Legendary Hawaiian surfers recognized by Oceanside museum

Duke Kahanamoku (center) stands in front of the four charter members of his hand-selected surf team.
Duke Kahanamoku (center) stands in front of the four charter members of his hand-selected surf team. Left to right are Paul Strauch, Joey Cabell, Fred Hemmings and Butch Van Artsdalen.
(Photo courtesy California Surf Museum.)

The California Surf Museum honors people who made a lasting mark on the sport since 2009.


Four men who were selected by the father of modern surfing to “spread Aloha” around the world will be recognized for their contribution to the sport by the California Surf Museum.

The Oceanside-based museum has presented its Silver Surfer Award to ground-breaking surfers each year since 2009, and this year’s recognition will go to Joey Cabell, Fred Hemmings, Paul Strauch Jr. and the late Butch Van Artsdalen.

The four men were hand-selected to be on the first surfing team created in 1965 by Duke Kahanamoku, generally considered the father of modern surfing.

“Of the 20th century, he probably was the most significant figure in surfing that there was,” Surf Museum President Jim Kempton. “He was responsible for both reviving surfing in Hawaii, which had been virtually outlawed by missionaries and the queen, and taking it around the world and introducing surfing to Australia, New Zealand, the East Coast and California.”

Kahanamoku’s swimming skills earned him Olympic medals in 1912, 1920 and 1924, and Kempton said he probably should be recognized with a Silver Surfer Award at some point.

“He was also Hawaii’s ‘Ambassador of Aloha’ spreading its message of peace, unity, humility, and kindness around the world,” Kempton said. “In the latter part of his life, he decided to enlist a select group of four top surfers to join him in touring the world promoting surfing and the spirit of Aloha.”

In deference to Kahanamoku, Kempton said the museum is recognizing his charter team members, who all are in their 80s. Kempton made the announcement Wednesday at the museum before a screening of “Joey Cabell: Legend of Surf.” Cabell and Strauch were in attendance, and Kempton said all three living recipients will be at the museum’s Nov. 4 gala fundraiser at the Cape Rey Hilton Resort in Carlsbad.

Cabell lives in Hawaii and is co-founder of the Chart House restaurant chain. He captured numerous surfing titles, including the 1969 Duke Kahanamoku Invitational, and was named one of the 25 surfers who changed the sport by Surfer Magazine in 1985. He also has appeared in more than a dozen surf movies, including Bruce Brown’s classic “The Endless Summer.”

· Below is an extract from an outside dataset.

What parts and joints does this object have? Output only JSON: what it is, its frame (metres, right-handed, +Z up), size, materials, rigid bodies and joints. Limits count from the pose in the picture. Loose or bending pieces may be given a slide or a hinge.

Hemmings also lives in Hawaii, where he is a political figure, event promoter and four-time winner of the Makaha International Surfing Championships. He was inducted into the International Surfing Hall of Fame in 1991 and, as a promoter, founded the Pipeline Masters and Hawaii’s Triple Crown of Surfing.

Hemmings has held various Hawaii state elected positions, including serving as a Republican member of the Hawaii Senate from 2001 to 2011. He also founded Papahanaumokuakea, the world’s largest marine sanctuary.

Strauch lives in Mission Viejo and is credited with being the creator of the nose-riding stance known as the “cheater five.” He won the juniors division of the 1959 Makaha International at 16 and served as president of the Hawaiian Surf Club based at San Onofre State Beach for 14 years. He also served on the San Onofre Foundation Board of Directors and was executive director of the Surfing Heritage and Cultural Foundation.

Van Artsdalen died in 1979 and was a varsity athlete in several sports at La Jolla High School before moving to Hawaii after graduation. He was a top-ranked surfer by 1964 and was the first lifeguard assigned to Pipeline in Hawaii and one of the first lifeguards on North Shore, where he is credited with saving many lives.